A phenomenon which has also increasingly fascinated me is the dual character of the natural world (night and day, winter and summer, female and male, breathing out and breathing in, etc.) and the way that this principle manifests itself in our own dual nature. Physically, this expresses itself obviously in our symmetrical body (two eyes, two ears, two hands, two lungs, two brain hemispheres, etc.). But  the Dutch anthropologist Jan van Baal has pointed to another important manifestation of our dual nature: that on the one hand we are born from the universe and remain inextricably connected to it; and that on the other hand as subjects we are confronting the world, opposing it. (Van Baal’s term subject differs from Thomas Berry’s similar term, and refers to what psychologists call  the ego.)  He is certainly not the only one who has arrived at this insight, but it probably stayed with me because he stated it so powerfully, using only a few words. Anyway, it boils down to the fact that we are both connected and separate beings.

When both sides are equally valued, dual nature is balanced (as beautifully depicted by the Taoist yin-yang symbol), and this has been the case as long as we kept feeling fully embedded in the matrix of the surrounding natural world. Since we have collectively begun to experience our lives as separate from the environment and from each other – due to the rise of the ego (aptly called the ego-explosion by the English psychologist Steve Taylor) which changed the course of civilization from about 6000 years ago – we have imprisoned ourselves in unbalanced and restless forms of dualistic thinking and dealing. The various crises confronting us in our time, which in my view are different manifestations of an all-encompassing spiritual crisis, make it painfully clear how important it is to collectively rediscover the lost balance. 

The nature of our dual nature, and the importance of balance between the two sides, is beautifully shown in a telling dream by a woman, reported by the Jungian psychologist Marie-Louise von Franz (which I found in the book Love and the Soul by Robert Sardello). It concerns a dream that this woman had had about Carl Gustav Jung just after he had died (in 1961). Although she had great respect for Jung, she had never known him personally. The dream went as follows. She was at a garden party where many people stood on the lawn, including Jung. He wore a strange outfit: up front his jacket and trousers were bright green, but at the back they were black. Then she saw a black wall in which a hole was cut out exactly in the shape of Jung’s outline.  Suddenly Jung stepped into the hole and after that only the complete black surface was visible. Yet everyone knew that he hadn’t gone, that he was still present among them.  Then the dreaming woman looked at herself and she discovered that she also wore clothes which were green up front and black at the back.

This dream beautifully illustrates that we all (both men and women!) have a dual nature and in that capacity we are also always embedded in the surrounding landscape. The temporal aspect of life is showing itself through the colour green, which is continually manifesting from the unmanifested dark and returning to it again. But this darkness also remains ever present: it keeps on animating the landscape and every living creature, including ourselves.

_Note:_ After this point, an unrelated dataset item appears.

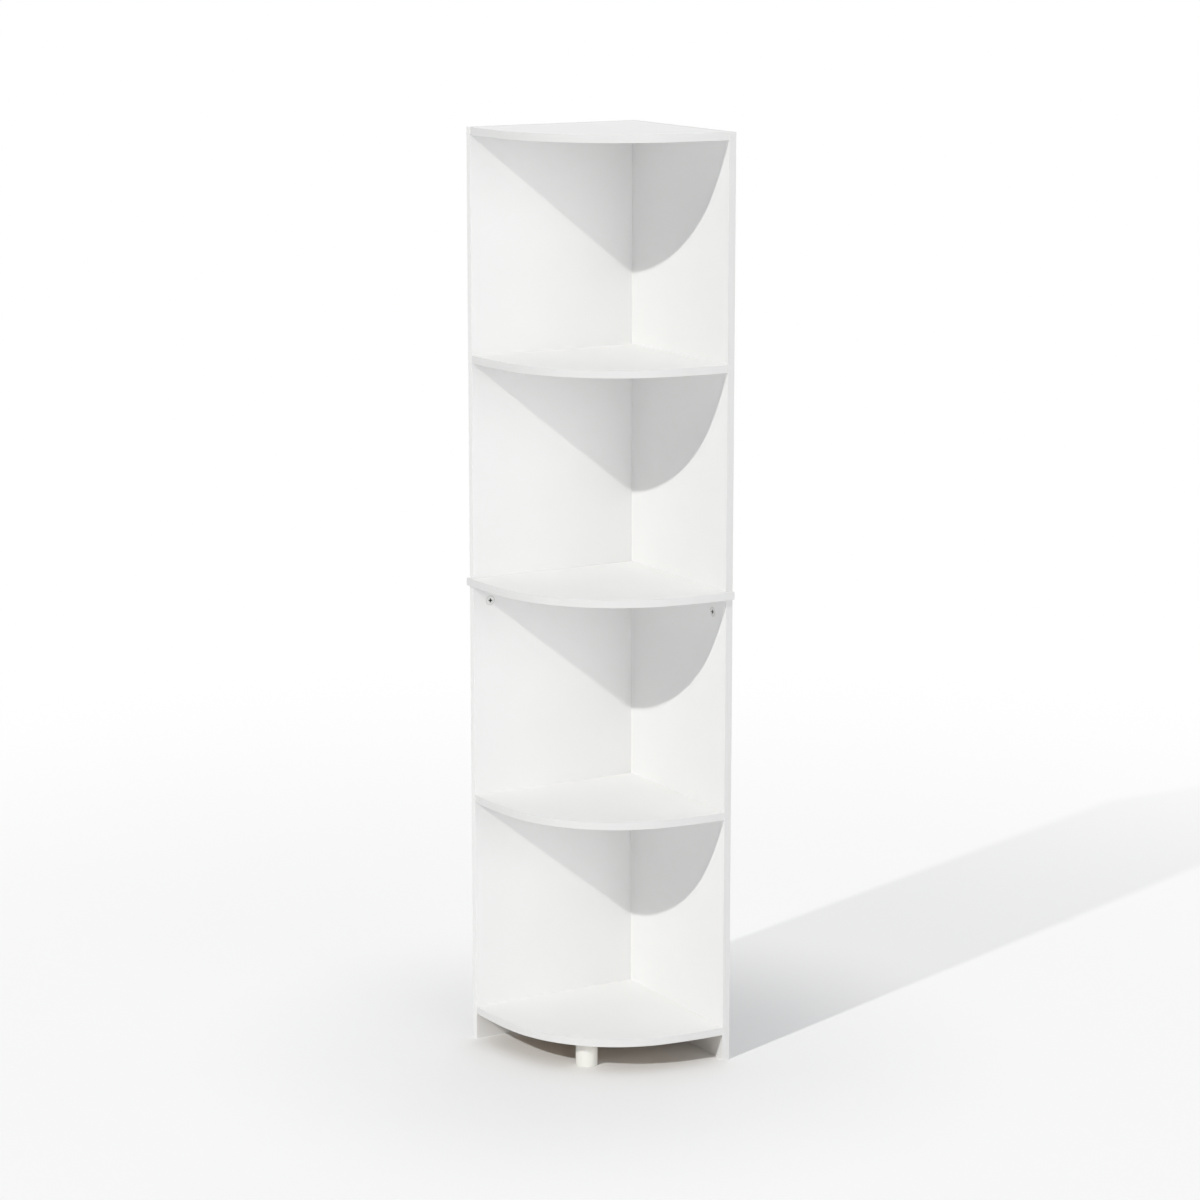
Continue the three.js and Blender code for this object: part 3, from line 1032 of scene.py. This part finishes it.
bow_centre = bow_centre_share * shelf_reach
bow_radius = bow_radius_share * shelf_reach
bow_to_front = shelf_reach - bow_centre
flat_radius = ((bow_radius**2 - bow_to_front**2 - bow_centre**2)
               / (2 * (bow_radius - bow_to_front)))
flat_centre = flat_radius - shelf_reach
flat_angle = math.atan2(bow_centre, flat_centre + bow_centre)
swings = [
    ((flat_centre, 0), flat_angle, flat_steps),
    ((-bow_centre, -bow_centre), math.pi / 2 - 2 * flat_angle, bow_steps),
    ((0, flat_centre), flat_angle, flat_steps),
]


def pushed(bm, geometry, way):
    """Extrudes a corner or a section straight on and returns its far end."""
    steps = bmesh.ops.spin(bm, geom=geometry, cent=(0, 0, 0), axis=(0, 0, 1), dvec=way,
                           angle=0, steps=1, use_merge=False)
    return steps["geom_last"]


def along_front(bm, geometry, straight):
    """Carries a corner or a section along a shelf's front, from panel to panel."""
    if straight:
        geometry = pushed(bm, geometry, (0, -straight, 0))
    for (x, y), angle, steps in swings:
        swung = bmesh.ops.spin(bm, geom=geometry, cent=corner + Vector((x, y, 0)),
                               axis=(0, 0, 1), dvec=(0, 0, 0), angle=angle, steps=steps,
                               use_merge=False)
        geometry = swung["geom_last"]
    if straight:
        geometry = pushed(bm, geometry, (straight, 0, 0))
    return geometry


print("flat arcs", round(flat_radius, 4), "m, bow", round(bow_radius, 4), "m")

# %% [markdown]
# ## Edge strips
# Tape round a shelf is a thin section, with its two outer corners trimmed round, that
# follows the front. Tape on a panel is straight, so it is a thin block whose outer face
# has its edges rounded in the same way.

# %% Edge strips
strip_rounding = 0.45 * MILLIMETRE
rounding_steps = 4
shelf_nodes = [node for node in board_nodes if node.endswith("_shelf")]


def shelf_front(node):
    """How far a shelf's front stands out from the ordinary one, and its straight run."""
    return (middle_extra, board_thickness) if node == "middle_shelf" else (0, 0)


def shelf_strip(node):
    extra, straight = shelf_front(node)
    low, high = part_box(node)
    outer = corner.x - shelf_reach - extra
    inner = outer + strip_thickness
    start = corner.y + straight
    bm = bmesh.new()
    outline = [(outer, low.z), (inner, low.z), (inner, high.z), (outer, high.z)]
    corners = [bm.verts.new((x, start, z)) for x, z in outline]
    bm.faces.new(corners)
    bmesh.ops.bevel(bm, geom=[corners[0], corners[3]], offset=strip_rounding,
                    offset_type="OFFSET", segments=rounding_steps, profile=0.5,
                    affect="VERTICES", material=-1)
    along_front(bm, bm.faces[:], straight)
    return bm


for node in shelf_nodes:
    piece = object_from(shelf_strip(node), node + "_strip", [lying_strip])
    stand_in(piece, node + "_band")
print("shelf strips:", len(shelf_nodes), "faces each:", len(piece.data.polygons))

# %% Panel strips
def panel_strip(node):
    """A straight strip whose outer face, away from the board, has rounded edges."""
    low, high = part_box(node)
    bm = block(low, high)
    if node.endswith("_top_band"):
        outward = Vector(UP)
    else:
        outward = Vector(SIDE_TO_ROOM if "_back_" in node else TO_ROOM)
    front = outer_end(node, outward).dot(outward) - strip_thickness / 2
    outer = [e for e in bm.edges if all(v.co.dot(outward) > front for v in e.verts)]
    round_edges(bm, outer, strip_rounding, rounding_steps)
    return bm


# The back panels' fronts take the painted-light copy of the tape, all other strips the painted-shade
# copy.
def panel_tape(node):
    if node.endswith("_top_band"):
        return lying_strip
    return painted_light_strip if "_back_" in node else standing_strip


panel_strips = [node for node in frame["nodes"] if "_panel_" in node and node.endswith("_band")]
for node in panel_strips:
    piece = object_from(panel_strip(node), node.replace("_band", "_strip"), [panel_tape(node)])
    stand_in(piece, node)
print("panel strips:", len(panel_strips), "faces each:", len(piece.data.polygons))

# %% [markdown]
# ## Boards
# A panel is a sawn board, so it starts as a block, and a shelf is the flat outline under
# its bow, pulled up by the board's thickness. The saw leaves a crisp edge, broken by a
# stroke of sandpaper, and where the strip meets the foil that stroke shows as a hairline.
# Then the holes are drilled. Broad faces and the broken edges round them wear foil, and
# all else is raw chipboard.

# %% Boards
BROAD_LEAN = 0.6
edge_break = 0.15 * MILLIMETRE
raw_undersides = ("bottom_shelf",)


def panel_board(node):
    return block(*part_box(node))


def shelf_board(node):
    extra, straight = shelf_front(node)
    low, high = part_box(node)
    bm = bmesh.new()
    reach = shelf_reach + extra - strip_thickness
    start = bm.verts.new((corner.x - reach, corner.y + straight, low.z))
    end = along_front(bm, [start], straight)[0]
    rear = bm.verts.new((corner.x + straight, corner.y + straight, low.z))
    bm.edges.new((end, rear))
    bm.edges.new((rear, start))
    bmesh.ops.contextual_create(bm, geom=bm.edges[:])
    grown = bmesh.ops.extrude_face_region(bm, geom=bm.faces[:])["geom"]
    bmesh.ops.translate(bm, vec=(0, 0, high.z - low.z), verts=verts_of(grown))
    return bm


def wear_foil(bm, thin_axis, raw_underside):
    """Gives the broad faces the first finish and the sawn ones the second."""
    bm.normal_update()
    for face in bm.faces:
        lean = face.normal[thin_axis]
        broad = abs(lean) > BROAD_LEAN
        face.material_index = 0 if broad and not (raw_underside and lean < 0) else 1


# %% Boards: cut, drilled and put in place
for node in board_nodes:
    is_shelf = node.endswith("_shelf")
    bm = shelf_board(node) if is_shelf else panel_board(node)
    bmesh.ops.recalc_face_normals(bm, faces=bm.faces)
    round_edges(bm, sharp_edges(bm, STRONG_TURN), edge_break, steps=1)
    thin_axis = 2 if is_shelf else (1 if "_back_" in node else 0)
    wear_foil(bm, thin_axis, node in raw_undersides)
    piece = object_from(bm, node + "_board", [white_foil, raw_chipboard])
    cut_away(piece, cutters[node])
    stand_in(piece, node)
    print(piece.name, "holes:", len(cutters[node]), "faces:", len(piece.data.polygons))

for cutter in {cutter for used in cutters.values() for cutter in used}:
    bpy.data.objects.remove(cutter)

# %% [markdown]
# ## Floor and light
# The unit stands on a pale floor in five lights, as in a studio. The key is a lamp far
# off to the left, so narrow that the shelves draw clear shadows on the panels. The fill
# is very wide and comes level from the front, like a white wall there, so it lights the
# panels and hardly the floor. A wide one overhead is the ceiling, another behind the
# unit keeps its rear from going grey, and the air adds a little from all round. The
# rear one is kept out of reflections, because it would glare in the top shelf. The
# floor fades into the white behind it, and both show that white to the camera and to
# anything glossy, without lighting the unit.

# %% Lamps
WHITE = (1, 1, 1)
WARM_WHITE = (1, 0.99, 0.965)
AIR_COLOUR = (0.27, 0.277, 0.286)
KEY = {"travel": (0.748, 0.269, -0.607), "width": 1.0, "strength": 1.6, "colour": WARM_WHITE}
FILL = {"travel": (-0.14, 1.0, -0.05), "width": 58.0, "strength": 1.44, "colour": WHITE}
CEILING = {"travel": (0.01, 0.01, -1.0), "width": 60.0, "strength": 0.6, "colour": WHITE}
REAR = {"travel": (-0.7, -0.7, -0.15), "width": 60.0, "strength": 0.65, "colour": WHITE}


def add_lamp(name, travel, width, strength, colour):
    """A lamp so far off that only the way in which its light travels counts."""
    data = bpy.data.lights.new(name, "SUN")
    data.energy = strength
    data.angle = math.radians(width)
    data.color = colour
    lamp = bpy.data.objects.new(name, data)
    lamp.rotation_euler = Vector(travel).to_track_quat("-Z", "Y").to_euler()
    scene.collection.objects.link(lamp)
    return lamp


add_lamp("key", **KEY)
add_lamp("fill", **FILL)
add_lamp("ceiling", **CEILING)
rear_lamp = add_lamp("rear", **REAR)
rear_lamp.visible_glossy = False
print("lamps:", len(bpy.data.lights))


# %% The air
def seen_directly(book):
    """1 for what the camera, a reflection or clear glass shows, and 0 for plain light."""
    camera_ray = book.add("ShaderNodeLightPath", output="Is Camera Ray")
    glossy_ray = book.add("ShaderNodeLightPath", output="Is Glossy Ray")
    clear_ray = book.add("ShaderNodeLightPath", output="Is Transmission Ray")
    return camera_ray + glossy_ray + clear_ray


scene.world = bpy.data.worlds.new("air")
scene.world.use_nodes = True
air = NodeBook(scene.world.node_tree)
soft = air.add("ShaderNodeBackground", None, {"Color": (*AIR_COLOUR, 1), "Strength": 1})
white = air.add("ShaderNodeBackground", None, {"Color": (*WHITE, 1), "Strength": 1})
seen = air.add("ShaderNodeMixShader", None, {0: seen_directly(air), 1: soft, 2: white})
air.add("ShaderNodeOutputWorld", None, {"Surface": seen})
print("air nodes:", len(air.tree.nodes))

# %% Floor
FLOOR_RADIUS = 14.0
FLOOR_SIDES = 96
FLOOR_DULL = (0.90, 0.90, 0.90)
FLOOR_BRIGHT = (0.92, 0.92, 0.92)
NEAR_FADE = {"start": 0.15, "end": 0.8}
FAR_FADE = {"start": 0.8, "end": 3.2}
NEAR_SHARE = 0.6

floor_finish = Finish("floor", Roughness=0.9)
floor_cloud = floor_finish.noise(floor_finish.place, scale=3)
floor_finish.put("Base Color", floor_finish.between(floor_cloud, FLOOR_DULL, FLOOR_BRIGHT))
distance = floor_finish.add("ShaderNodeVectorMath", {"operation": "LENGTH"},
                            {0: floor_finish.place}, output="Value")


def rise(start, end):
    """0 nearer to the unit than start and 1 further off than end, both in metres."""
    sockets = {"Value": distance, "From Min": start, "From Max": end}
    return floor_finish.add("ShaderNodeMapRange", {"interpolation_type": "SMOOTHSTEP"}, sockets)


glow = floor_finish.add("ShaderNodeEmission", None, {"Color": (*WHITE, 1), "Strength": 1})
fade = NEAR_SHARE * rise(**NEAR_FADE) + (1 - NEAR_SHARE) * rise(**FAR_FADE)
share = fade * seen_directly(floor_finish)
surface = floor_finish.add("ShaderNodeMixShader", None, {0: share, 1: floor_finish.matt, 2: glow})
floor_finish.feed(floor_finish.output.inputs["Surface"], surface)

bm = bmesh.new()
bmesh.ops.create_circle(bm, cap_ends=True, radius=FLOOR_RADIUS, segments=FLOOR_SIDES)
floor = object_from(bm, "floor", [floor_finish])
print("floor", 2 * FLOOR_RADIUS, "m across")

I have got the impression that our early ancestors in the Stone Age were very familiar with this when they built their open-air temples – like the stone circles – on locations that they had selected for this purpose with minute precision.  We have gradually lost that animated, ensouled experience of life since  we collectively have chosen to limit our reality to the tangible and measurable green, since we have clung to the materialistic outlook on life. But it becomes ever clearer that – despite the fantastic technical achievements – this turns out to be a dead-end street. We can witness all around us that that the crisis which confront us in various forms awakens more and more people, making us realize that without this animation of life we cannot survive. We cannot ignore our dual nature for much longer and must find a way of balancing  between the feminine and the masculine, between yin and yang.  That is for me the essence of the message of that dream.

Being embedded

I already referred to the phenomenon of being embedded, the fact that we are always fully embedded in the life that surrounds us. This plays a central role in all my writing. The wave cannot exist without the ocean. And the ocean cannot exist without the matrix of Mother Earth. And so on. Or more mechanically expressed, this website is nothing without the Internet. But there is also a more organic side to this, because my website is really nothing without you, my visitors!

My books, articles and blogs

This experience of reality – which I believe once was expressed spiritually (and later also religiously) through feminine imagery – has inspired me from  2007 to 2013 to bring my research in various fields together in a Dutch book about The Survival and Revival of the Goddess Heritage.  In 2017 I finished an English translation. More about this book can be read elsewhere on this website. Since 2019 I have been involved in writing a second book (both in Dutch and English), entitled The Whole Story. More information about this book
Through the years I have also written some articles on more specific subjects. Most of them are in Dutch, but some I have translated into English and are available (in pdf format) on this website. I plan to translate some more in future! I contributed an article, entitled ‘In the Beginning was the Landscape’,  to the anthology Awaken the Feminine! Dismantling Domination to Restore Balance on Mother Earth, edited by Karen Tate and published in 2018.
Besides this, from 2012 until the end of 2019 I have been writing (English) blogs on Leiden Law Blog, the blog site of Leiden Law School. On this website you can read them as well.

I made this painting many years ago, long before I was familiar with the dream of the woman that I linked above to our dual nature. Here you see Jung (in his old age with a stick) looking out over the lake of Zürich, the place where he lived. As a transparent figure he is fully included in the environment, but at the same time as a subject he is also separate from it. The darkness and the green exist both in Jung and in the environment.

Behind the text in the header you see a painting by me that was inspired by a dolmen on Achill Island, a peninsula on the west coast of Ireland.